England’s looming void
This is not just Kane’s problem. It is England’s.
Look at the striker depth chart and the picture is stark. Tuchel brought a 30-year-old Ollie Watkins and a 30-year-old Ivan Toney to this World Cup. There is no heir apparent, no young centre-forward pushing from beneath, no obvious candidate to ease Kane out of the team.
So the most likely scenario is that England carry on with him leading the line. Kane will be there in 2028, if his body allows it. England will probably be competitive again. They usually are now.
But by then he will be 35. The legs will be heavier. The recovery will take longer. The bursts into the box will be fewer. And still, barring a sudden emergence from nowhere, England will have nobody clearly better to turn to.

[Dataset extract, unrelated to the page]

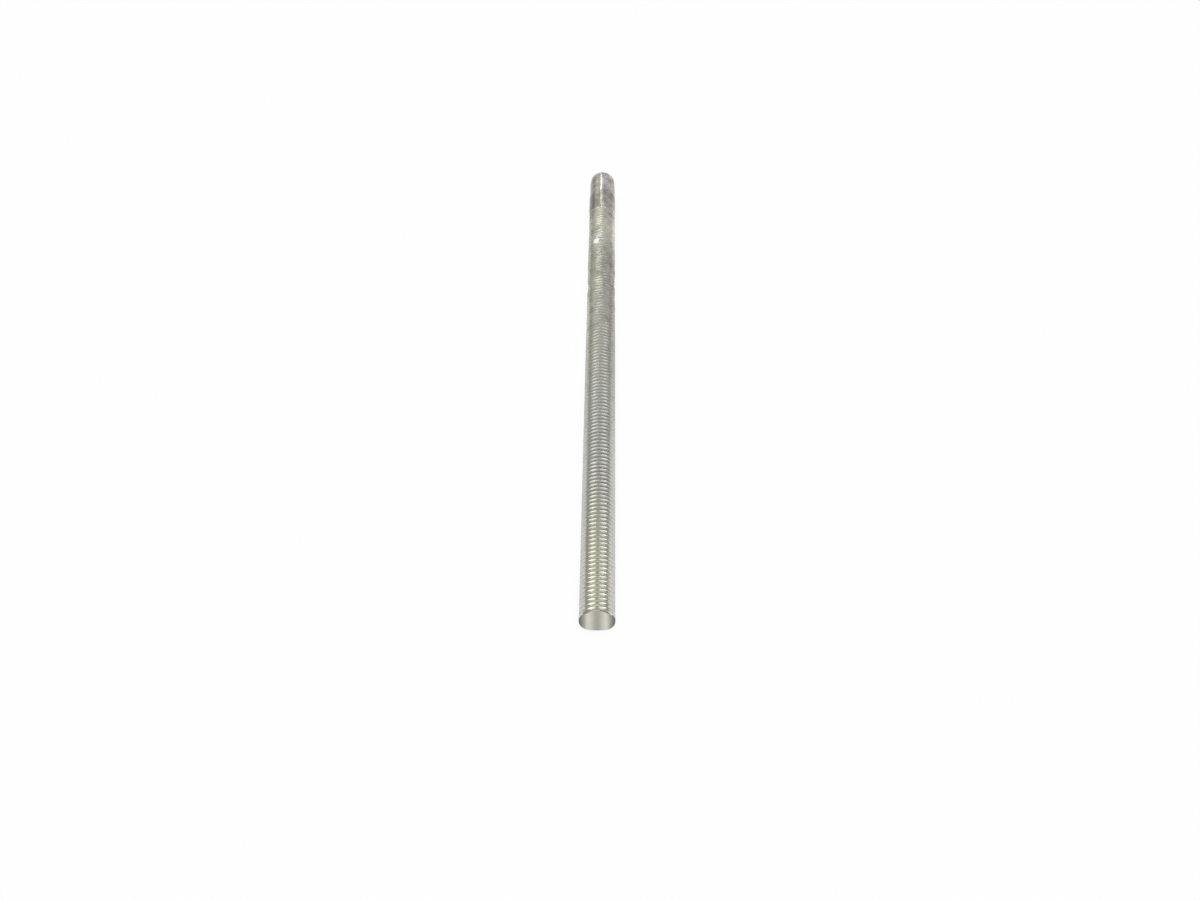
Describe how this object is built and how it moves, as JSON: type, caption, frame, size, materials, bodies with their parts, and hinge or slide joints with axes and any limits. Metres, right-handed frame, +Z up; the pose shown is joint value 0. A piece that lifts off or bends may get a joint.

Kane, for his part, has no intention of walking away.
“The national team is my pride and joy,” he said. “It’s what I love to do most more than anything. Obviously four years is a long way away, I’m 33 this summer but it never ended with Leo [Messi] there, he’s still performing at the highest level. I never want to put a limit on these things.”
He will push on. He will chase caps, goals, and one last shot at a trophy that has always seemed within reach and yet permanently out of grasp.
But tournaments do not care for sentiment. Kane has stood on this stage before with the chance to define his legacy and watched it slip through his fingers. This one, with the form he carried into it and the platform laid out in front of him, feels like the biggest miss of all – and perhaps the one that will be hardest to outrun.